The maximum penalty associated with a failure to notify in
Australia is A$1.8 million, which is considerably lower than
those in effect under the GDPR.
Due to the Australian election, progress of this bill is now
delayed, although both major parties are on the record in
supporting legislation of this kind. Accordingly, organisations
operating in Australia should be prepared for such laws to be
implemented during the next term of government (Australia
has a three year election cycle, so the next election will likely
be in 2019).
Will increased notification result in class
action litigation?
Large scale data breach incidents which have been notified
under US law have often led to class action litigation being
commenced. However, as a percentage of the total number
of reported breaches, the number of class actions is quite
low. Various studies have found that approximately 5% of
publicly reported breaches resulted in class action litigation.

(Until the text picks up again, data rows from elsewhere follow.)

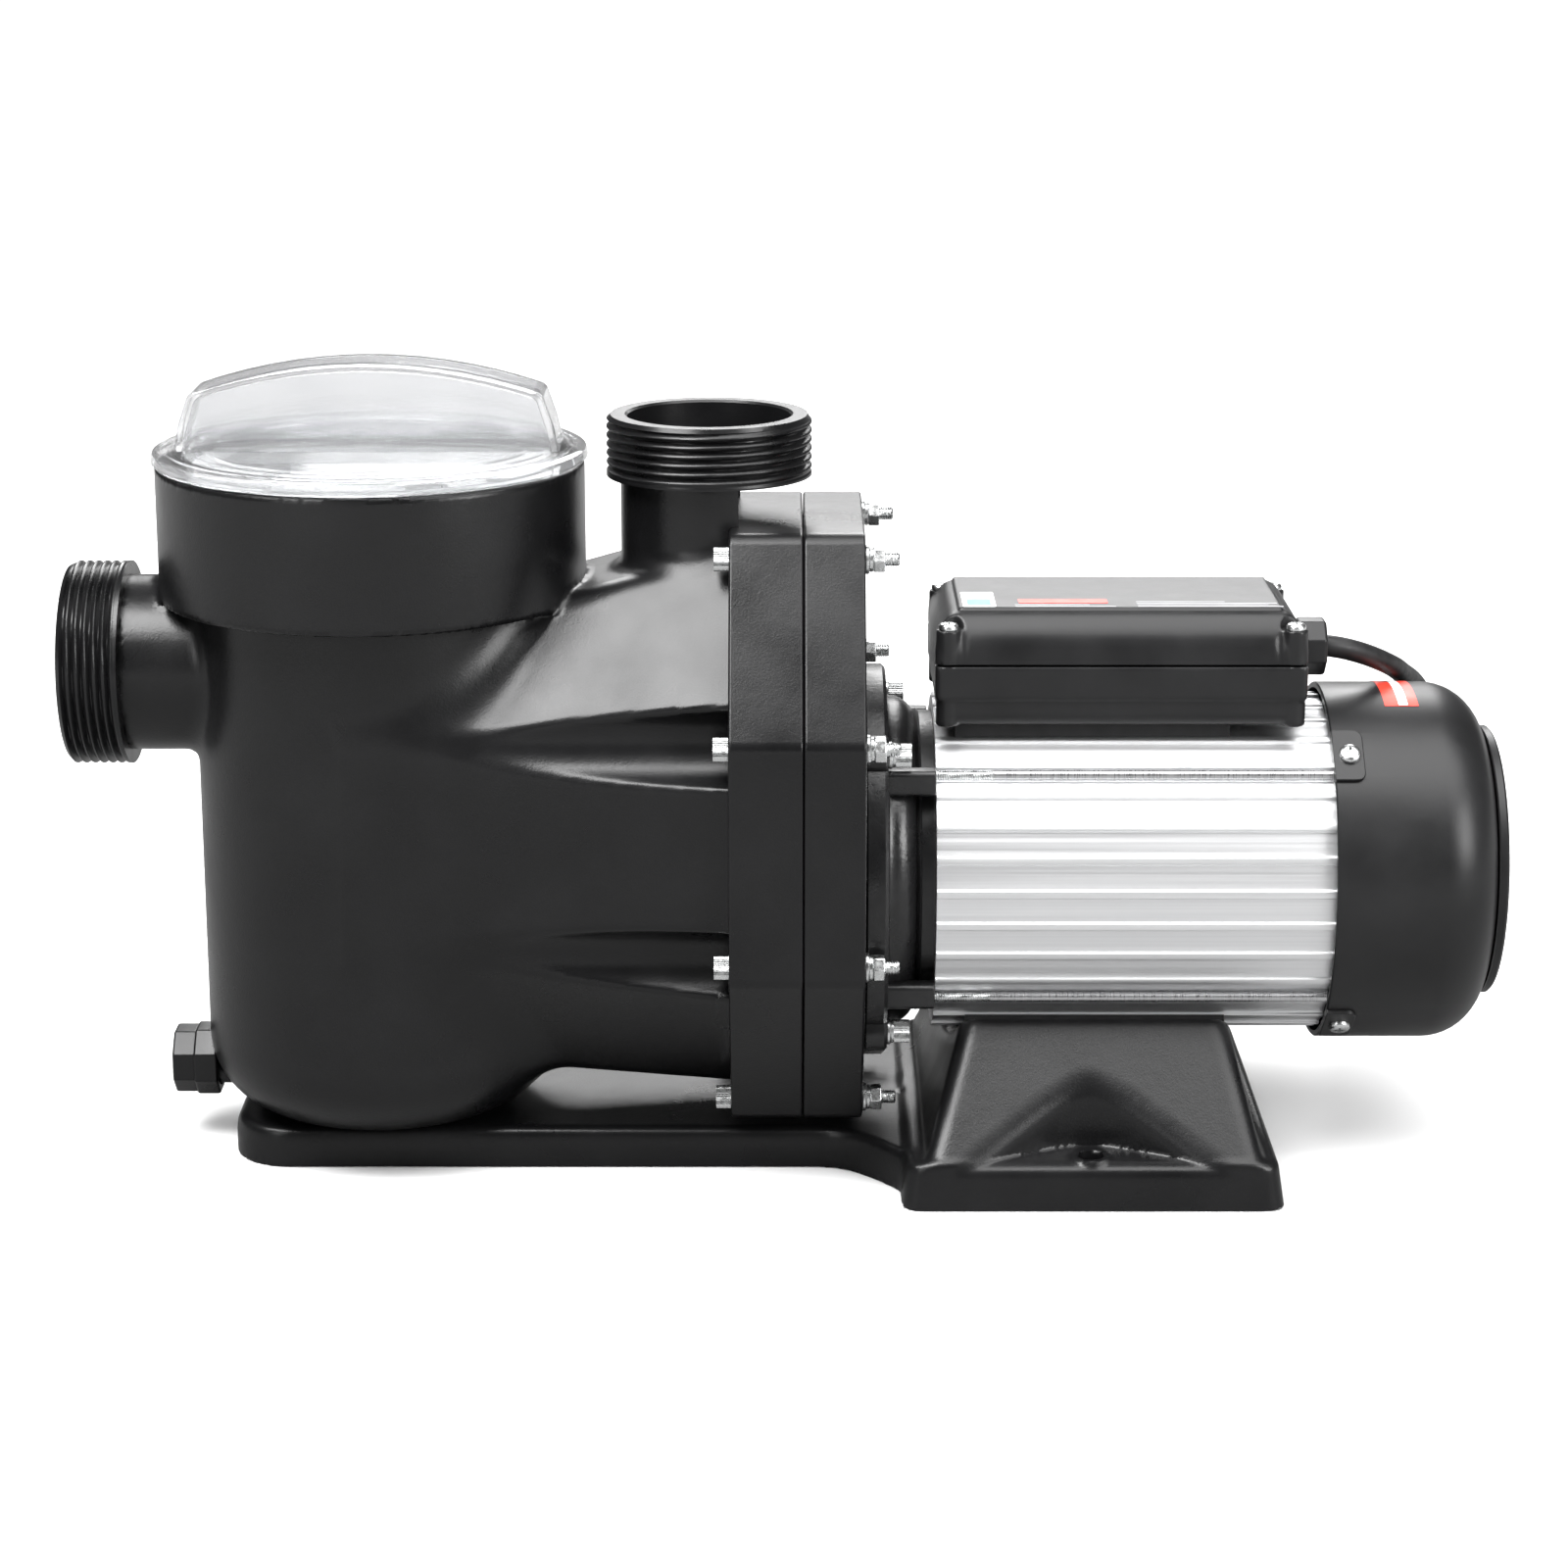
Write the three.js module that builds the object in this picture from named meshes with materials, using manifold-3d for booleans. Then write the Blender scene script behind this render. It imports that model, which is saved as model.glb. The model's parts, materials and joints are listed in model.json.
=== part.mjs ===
// Self-priming pool pump: strainer pot and volute in one moulding, clear lid, fan-cooled mains motor.
// Millimetres. +X runs from the pump to the motor fan, -X is the suction side, +Z is up, the floor is z = 0.
import * as THREE from 'three';
import { mergeVertices } from 'three/addons/utils/BufferGeometryUtils.js';
import Module from 'manifold-3d';

const wasm = await Module();
wasm.setup();

// ---------------------------------------------------------------- driving dimensions

const GAP = 0.3;                  // air left between pieces that touch
const AXIS_Z = 127;               // height of the shaft
const ROUND = 28;                 // facets of a large round
const INNER_ROUND = 20;           // facets of a round inside the casings
const SMALL_ROUND = 10;           // facets of a small round

const POT = {
  x: -177, radius: 77.5, wall: 5, floor: 18.3, inside: 24, cornerRadius: 34,
  coneFrom: 240, coneTo: 249, cupRadius: 91.6, cupInside: 86, ledge: 258, rim: 305,
};
const THREAD = { radius: 44, bore: 35, neck: 38, length: 26, chamfer: 2.2 };
const INLET = { z: 216, face: -308.5 };
const DISCHARGE = { x: -32, face: 324.8 };
const FLANGE = {                  // octagonal housing flange, and the seal plate bolted to it
  z: 152.8, halfHeight: 129.2, halfWidth: 103, topFlat: 51, sideFlat: 51,
  back: -23, parting: 8, front: 34,
};
const BOLTS = [[50.5, 118.7], [91, 47.1]];     // half spacings of the flange bolts in Y and Z
const VOLUTE = {                  // at the flange, and where the taper reaches the middle of the pot
  flangeEnd: { halfWidth: 95, up: 119.5, down: 117, topFlat: 38, sideFlat: 52 },
  potEnd: { halfWidth: 71.4, up: 76.3, down: 104.5, topFlat: 38, sideFlat: 44 },
};
const CHAMBER = { from: -94, halfWidth: 68, up: 92, down: 100, topFlat: 30, sideFlat: 40 };
const EYE = { radius: 27, snout: 26.2, bore: 20 };
const DRAIN = { z: 34.6, spigot: 11.3, bore: 6, cap: 17.6, capFrom: -271, capTo: -251, seat: -250.7 };

const HANDLE = { x: -175, half: 84, thick: 16.5, top: 348, shoulder: 336, wall: 3, arch: 72 };
const LID = { plate: 93, top: 310, skirtInside: 80, skirt: 84, skirtEnd: 264 };
const BASKET = {
  floor: 34, base: 52, top: 66, rim: 79, rimTop: 301.5, wall: 2, window: [-260, -200, 34, 186, 248],
};
const SEAL = {
  shaftBore: 15, seatPocket: 21.2, seatDepth: 11, ringInside: 3, ringOutside: 9, ringSpace: 0.3,
};
const SIDE_GROOVE = { y: 93, z: 48, radius: 16.3, tip: -145 };
const CLEARANCE_HOLE = 3.7;

const BRACKET = {
  from: 34.3, flangeTo: 44, radius: 85.9, bell: 72, bellTo: 57, neck: 65.5, to: 64.2, wall: 4.5, lobe: 8.5,
};
const MOTOR = {
  from: 64.5, to: 233.2, radius: 73.5, inside: 62, ribs: 32, ribHeight: 1.4, ribWidth: 2.6, ribPhase: 2.6,
};                                // rib width and phase in degrees round the shaft
const SADDLE = { halfWidth: 36, top: 197.4, from: 73, to: 190, thick: 1.5 };   // under the terminal box
const CORE = { from: 105, to: 195, inside: 36.3, outside: 61.2, rotor: 35.5 };
const COVER = {
  from: 232.5, shoulder: 304, to: 308.5, radius: 78, corner: 25, wall: 2.5, discRadius: 58.8, padLength: 13,
};
const FLANGE_SCREW = { radius: 84.5, angles: [47, 133, 225, 315] };
const TIE_ROD = { radius: 74, angles: [44.5, 135.5, 217, 323], thick: 2.5 };
const COVER_SCREW_ANGLES = [50, 130, 230, 310];

const BOX = {
  from: 64, to: 221.6, halfWidth: 46, bottom: 197.7, floor: 205.2, parting: 224.3, shelf: 239.4, top: 247,
  wall: 2.5, draft: 2, step: 11, post: 4.6,
};
const BOX_LID_PANEL = 32;         // half width of the raised top panel
const BOX_TONGUE = 17;            // half width of the raised part of the end wall that carries the gland
const BOX_SCREW = { xs: [69.5, 216.2], y: 40.5 };
const GLAND = { z: 223, radius: 14, thread: 9.8, face: 234.6 };

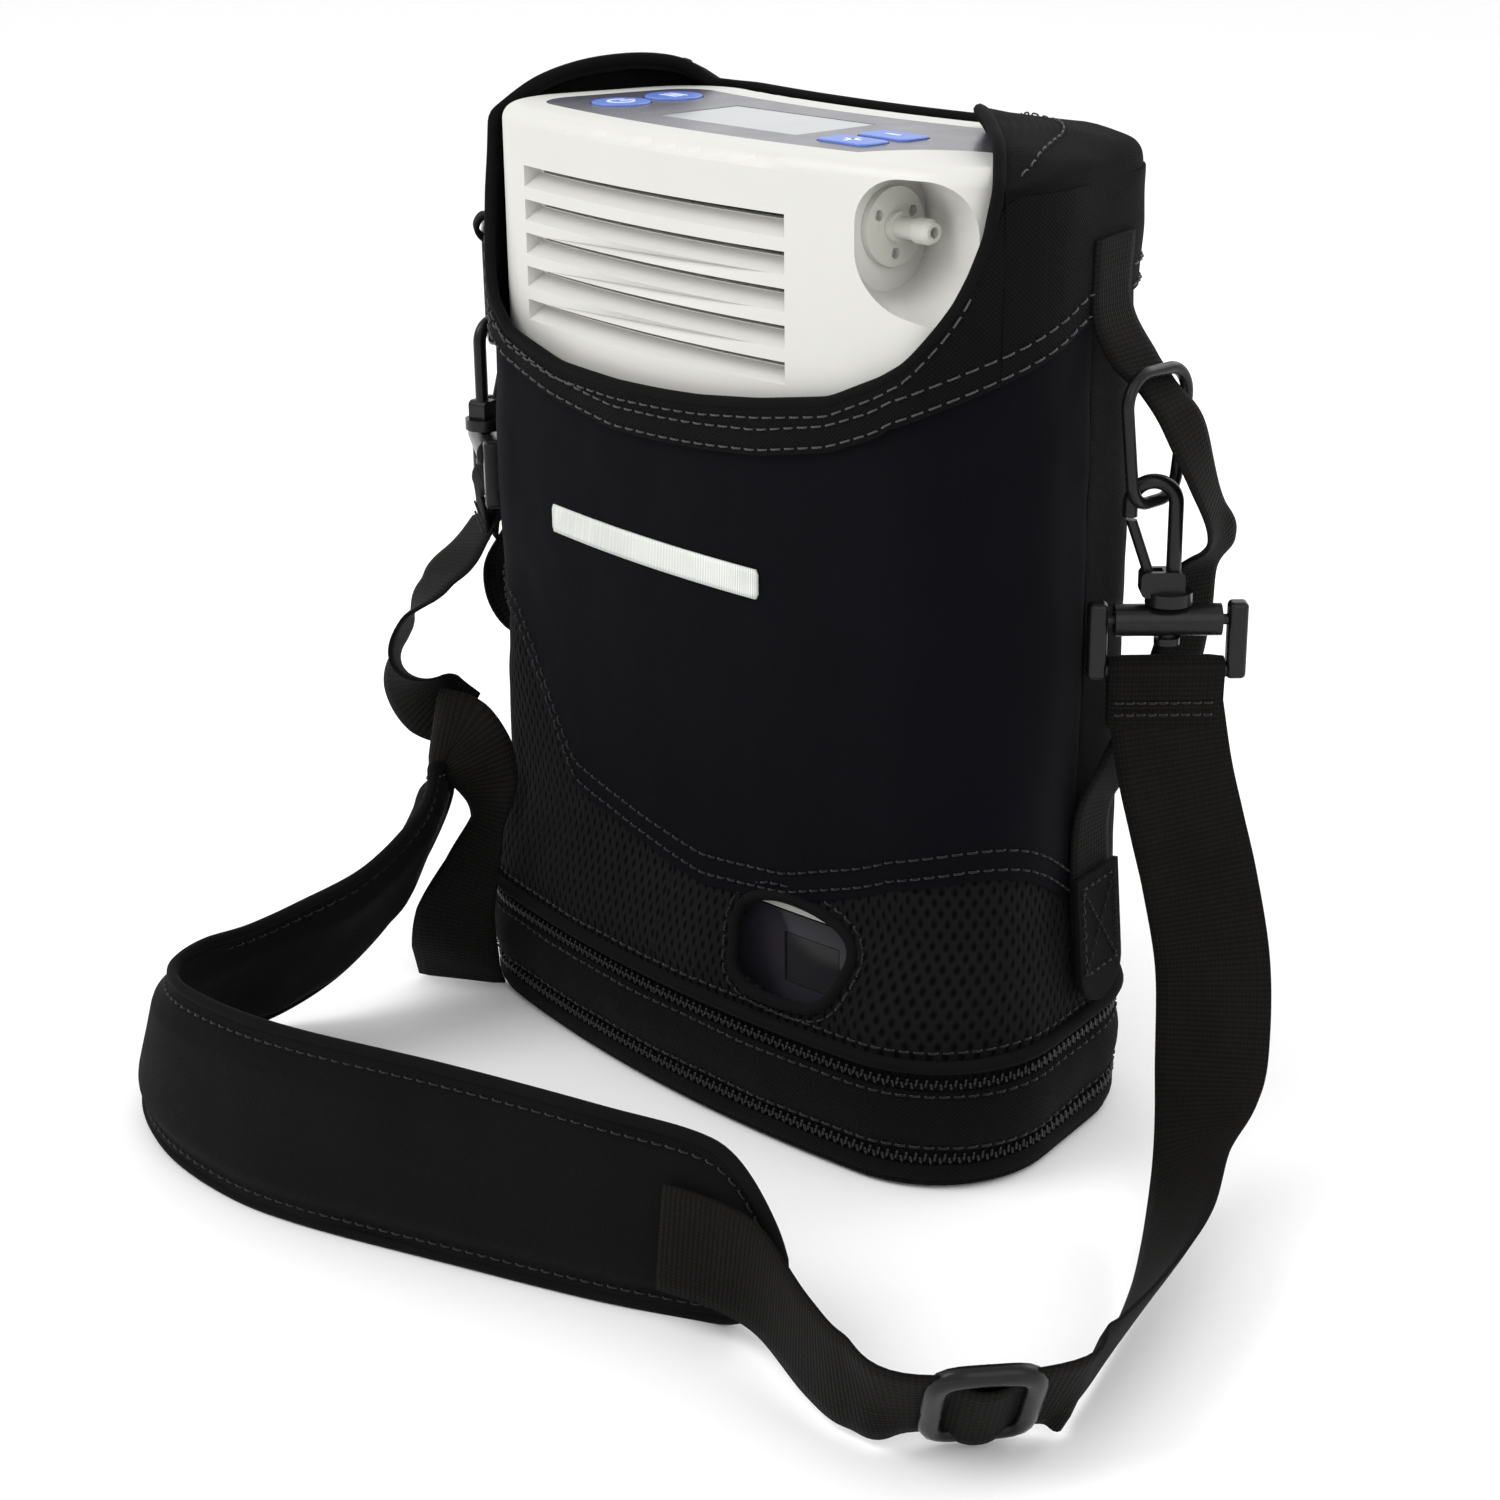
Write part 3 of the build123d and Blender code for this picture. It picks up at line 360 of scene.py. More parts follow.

While some prominent class actions have resulted in
substantial damages awards or settlement sums, businesses
have had more success defending class action claims in
recent years. This can be attributed to the 2013 decision by
the US Supreme Court in the Clapper case which raised the
barrier by forcing the lead plaintiff to prove that there was a
substantial risk that they would suffer an injury or damage as
a result of the breach.
The courts have held that mere loss of data, without
evidence that it has been viewed or misused, is not an
injury sufficient to confer standing. However, not all cases
can be defended on this basis, because there are cases
in which damage has actually transpired or where a
threatened injury is “certainly impending”.